図録には「アメリカの共同の欲望が・・・・よく示されている」と解説されております。
しかし ことは「アメリカの欲望」というのみに留まるものではございません。
グローバリゼーション(=アメリカナイゼーション)が浸透した社会において
この作品に示されている「欲望」は、とりもなおさず「私たちの欲望」なのです。

白い背景、明るいベージュの清潔感あふれるテーブル。
その上に、おいしそうなパイが ひたすら 並んでいます。
画家はパイ生地やクリームの質感にも気を配ったというだけに、本当においしそうです。
ちょっとひとかじりしてもいいですか、と手をのばしたくなるほど、おいしそうです。
どのパイも 一様に おいしそう です。
そう、どのパイも、全く同じおいしさ なのでありましょう。
そして、この絵の中のパイがすっかり売り切れても
明日また、これと全く同じ格好の 全く同じようにおいしそうな 実際、全く同じ味のパイが
カウンターに並ぶことでしょう。

それを当たり前と思っている私たち。
むしろ、それを 望んでいる 私たち。
共同の、欲望。

悲壮感や深刻な表情を帯びること無く、
あくまでも楽しそうな表情で「でも、それって、本当に、いいものなの?」と、見る者に問いかける
そんな印象の作品でございました。 

のろ的に めっけもん だったのは、キース・ヘリングによる『祭壇衝立』でございます。
Keith Haring side altar screen on Flickr - Photo Sharing!

彼は決してのろの好きなアーティストではございません。
と申しますのも、彼の作品の陽気さに、のろはどうも馴染めないからです。
しかしこの作品は、むしろその陽気さゆえに、心に染み入りました。

向かって左翼には「アラララ~」と堕ちて行く天使たち。
右翼には「いやっほ~う!」と天に昇って行く魂たち。
中央には、「うんうん、みんなオッケーよ」と、全ての人々に手を差し伸べる神(らしきもの 笑)。
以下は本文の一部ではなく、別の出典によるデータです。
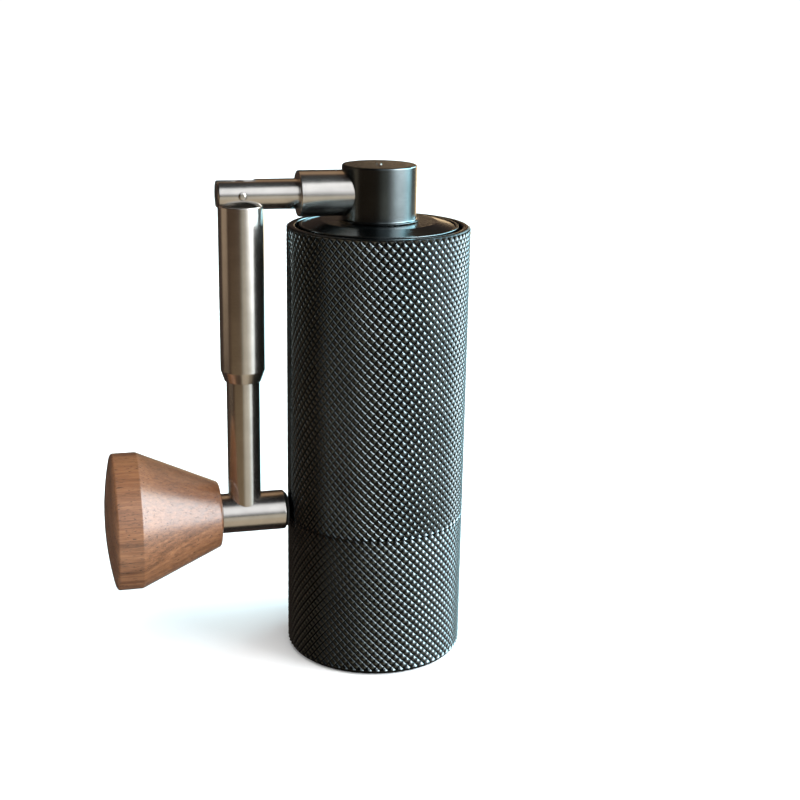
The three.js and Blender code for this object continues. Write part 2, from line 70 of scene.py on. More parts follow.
ARM_R, SLEEVE_R, SLEEVE_BORE_R, SLEEVE_MOUTH_R, SLEEVE_Z = 4.19, 5.58, 4.32, 4.5, (74.0, 117.85)
CROSS_Z, CROSS_R, CROSS_T = 38.64, 5.07, (24.2, 40.85)
KNOB_FACE, KNOB_R, KNOB_APEX = 41.15, 17.25, 70.0

# ------------------------------------------------------------------ mesh builders


def filleted(outline, radius, closed):
    """Rounds each corner of an outline of (r, z) or (r, z, radius) points."""
    n = len(outline)
    out = []
    for i, p in enumerate(outline):
        f = p[2] if len(p) > 2 else radius
        if not closed and i in (0, n - 1):
            out.append((p[0], p[1]))
            continue
        a, b = outline[i - 1], outline[(i + 1) % n]
        P, A, B = Vector(p[:2]), Vector(a[:2]), Vector(b[:2])
        d1, d2 = A - P, B - P
        l1, l2 = d1.length, d2.length
        if l1 < 1e-6 or l2 < 1e-6:
            continue
        d1, d2 = d1 / l1, d2 / l2
        ang = math.acos(max(-1, min(1, d1.dot(d2))))
        turn = math.pi - ang
        if f <= 0 or turn < math.radians(4) or p[0] == 0:
            out.append((p[0], p[1]))
            continue
        t = min(f / math.tan(ang / 2), 0.46 * l1, 0.46 * l2)
        r = t * math.tan(ang / 2)
        bis = (d1 + d2).normalized()
        c = P + bis * (r / math.sin(ang / 2))
        v1, v2 = P + d1 * t - c, P + d2 * t - c
        steps = max(2, math.ceil(math.degrees(turn) / 18))
        cr = v1.x * v2.y - v1.y * v2.x
        total = math.copysign(turn, cr)
        for k in range(steps + 1):
            w = total * k / steps
            v = Vector((v1.x * math.cos(w) - v1.y * math.sin(w), v1.x * math.sin(w) + v1.y * math.cos(w)))
            out.append((max(c.x + v.x, 0.0), c.y + v.y))
    return out


def finish_mesh(bm, name, smooth_angle=32):
    bmesh.ops.recalc_face_normals(bm, faces=bm.faces)
    me = bpy.data.meshes.new(name)
    bm.to_mesh(me)
    bm.free()
    me.shade_smooth()
    me.set_sharp_from_angle(angle=math.radians(smooth_angle))
    ob = bpy.data.objects.new(name, me)
    scene.collection.objects.link(ob)
    return ob


def lathe(name, outline, radius=0.12, n=96, smooth_angle=32, shift=None):
    """A revolved solid about local Z. An outline that starts and ends at r = 0 is open, any other closes on itself."""
    closed = not (outline[0][0] == 0 and outline[-1][0] == 0)
    pts = filleted(outline, radius, closed)
    bm = bmesh.new()
    rings = []
    for r, z in pts:
        if r < 1e-7:
            rings.append([bm.verts.new((0, 0, z * MM))])
            continue
        row = []
        for k in range(n):
            a = TAU * k / n
            rr = r + (shift(r, z, a) if shift else 0.0)
            row.append(bm.verts.new((rr * math.cos(a) * MM, rr * math.sin(a) * MM, z * MM)))
        rings.append(row)
    pairs = list(zip(rings, rings[1:]))
    if closed:
        pairs.append((rings[-1], rings[0]))
    for a, b in pairs:
        for k in range(n):
            k2 = (k + 1) % n
            if len(a) == 1 and len(b) == 1:
                continue
            if len(a) == 1:
                bm.faces.new((a[0], b[k], b[k2]))
            elif len(b) == 1:
                bm.faces.new((a[k], b[0], a[k2]))
            else:
                bm.faces.new((a[k], b[k], b[k2], a[k2]))
    return finish_mesh(bm, name, smooth_angle)


def box_cutter(x0, x1, y0, y1, z0, z1):
    bm = bmesh.new()
    bmesh.ops.create_cube(bm, size=1.0)
    for v in bm.verts:
        v.co = Vector((
            ((x0 + x1) / 2 + v.co.x * (x1 - x0)) * MM,
            ((y0 + y1) / 2 + v.co.y * (y1 - y0)) * MM,
            ((z0 + z1) / 2 + v.co.z * (z1 - z0)) * MM,
        ))
    return finish_mesh(bm, "cutter")


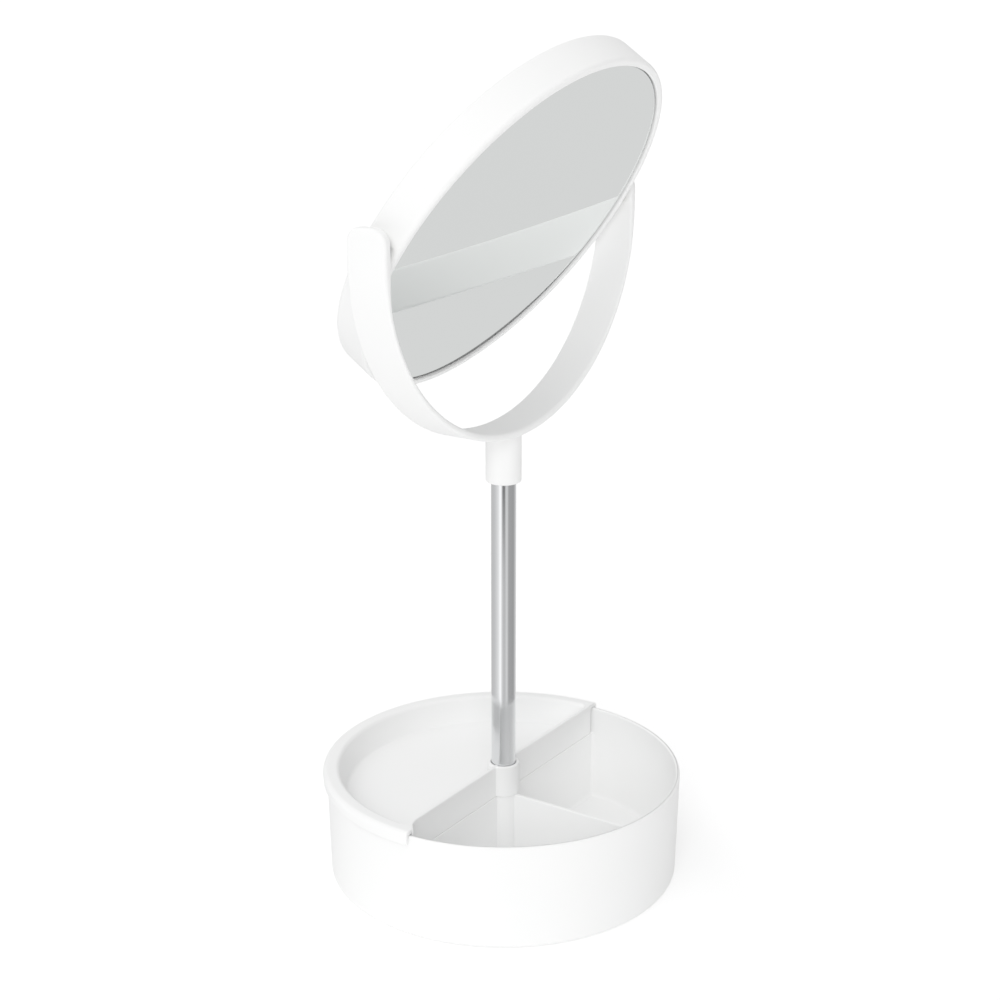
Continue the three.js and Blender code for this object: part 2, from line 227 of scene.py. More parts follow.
# %% Node helpers
def linear(hex_colour):
    """sRGB hex to linear RGBA: c / 12.92 when dark, else ((c + 0.055) / 1.055) ^ 2.4."""
    c = np.array([int(hex_colour[i : i + 2], 16) for i in (1, 3, 5)]) / 255
    return (*np.where(c <= 0.04045, c / 12.92, ((c + 0.055) / 1.055) ** 2.4), 1.0)


def add_node(tree, kind, inputs=None, **options):
    """Adds one node, sets its options, and gives each input a number or a link."""
    new = tree.nodes.new(kind)
    for key, value in options.items():
        setattr(new, key, value)
    for key, value in (inputs or {}).items():
        if isinstance(value, bpy.types.NodeSocket):
            tree.links.new(value, new.inputs[key])
        else:
            new.inputs[key].default_value = value
    return new


def new_finish(name, **surface):
    """A material with its shader's constant inputs set. Returns it with its tree, shader and coordinates."""
    made = bpy.data.materials.new(name)
    made.use_nodes = True
    tree = made.node_tree
    shader = tree.nodes["Principled BSDF"]
    for key, value in surface.items():
        shader.inputs[key.replace("_", " ")].default_value = value
    place = add_node(tree, "ShaderNodeTexCoord").outputs["Object"]
    return made, tree, shader, place


# %% [markdown]
# Most real surfaces vary in three ways at once: in tone, in gloss and in relief, each at its own scale. So
# one function makes a whole finish from up to three noises, each with the size of its blotches in
# millimetres and a rate along each axis, which is below 1 where a skin was drawn out lengthwise.

# %% A finish with patterns
EVEN = (1, 1, 1)
NOISE_LOW, NOISE_HIGH = 0.3, 0.7


def patterned(name, colours, noises, roughness=None, relief=None, **surface):
    """Each noise is (size in mm, detail, rate). The first mixes the two colours, the second carries
    the noise's usual range to the two ends of roughness, and the third raises a bump, which is given as
    (strength, height in mm)."""
    made, tree, shader, place = new_finish(name, **surface)
    values = []
    for size_mm, detail, rate in noises:
        scaled = add_node(tree, "ShaderNodeMapping", {"Vector": place, "Scale": rate})
        settings = {"Vector": scaled.outputs["Vector"], "Scale": 1 / (size_mm * MM), "Detail": detail}
        values.append(add_node(tree, "ShaderNodeTexNoise", settings).outputs["Fac"])
    mix = {"Fac": values[0], "Color1": linear(colours[0]), "Color2": linear(colours[1])}
    tree.links.new(add_node(tree, "ShaderNodeMixRGB", mix).outputs["Color"], shader.inputs["Base Color"])
    if roughness:
        carry = {"Value": values[1], "From Min": NOISE_LOW, "From Max": NOISE_HIGH,
                 "To Min": roughness[0], "To Max": roughness[1]}
        gloss = add_node(tree, "ShaderNodeMapRange", carry)
        tree.links.new(gloss.outputs["Result"], shader.inputs["Roughness"])
    if relief:
        raised = {"Height": values[2], "Strength": relief[0], "Distance": relief[1] * MM}
        tree.links.new(add_node(tree, "ShaderNodeBump", raised).outputs["Normal"], shader.inputs["Normal"])
    print("finish:", name)
    return made


# %% [markdown]
# ### White moulded ABS
# The tub, tray, yoke and ring are injection moulded ABS, whitened with titanium dioxide. The steel mould was
# polished, so the skin is glossy but not glassy: it has a faint orange peel about 2 mm across, a slight
# change of gloss where the melt flowed, and an IOR of 1.53.

# %% White plastic
white_abs = patterned(
    "white moulded ABS", ("#F5F6F6", "#F8F8F7"), [(60, 2, EVEN), (14, 3, EVEN), (2.2, 1, EVEN)],
    roughness=(0.3, 0.38), relief=(0.12, 0.02), IOR=1.53,
)

# %% [markdown]
# ### Chrome plate on drawn steel tube
# Chrome is a neutral, slightly blue metal. The tube was drawn through a die before it was plated, which
# leaves long, shallow waves along it: they break a highlight into soft vertical streaks.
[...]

After the fall, We'll be born,born,born again!
崩壊の後で 僕らはみんな 生まれ変われるはずさ!

ヘリングは自身のエイズ感染を知ってから、宗教的な題材の作品を手がけるようになったということです。
この祭壇衝立も、そうした作品の一点です。

エイズ撲滅などの社会活動にも貢献し、1990年、31歳で没したキース・ヘリング。

僕は大丈夫、みんな大丈夫、ちゃんと救われるから・・・

彼の陽気で楽天的なメッセージは
展示の最後に飾られている本作から溢れ出て
スキップしながら
あたりを跳ね回っておりました。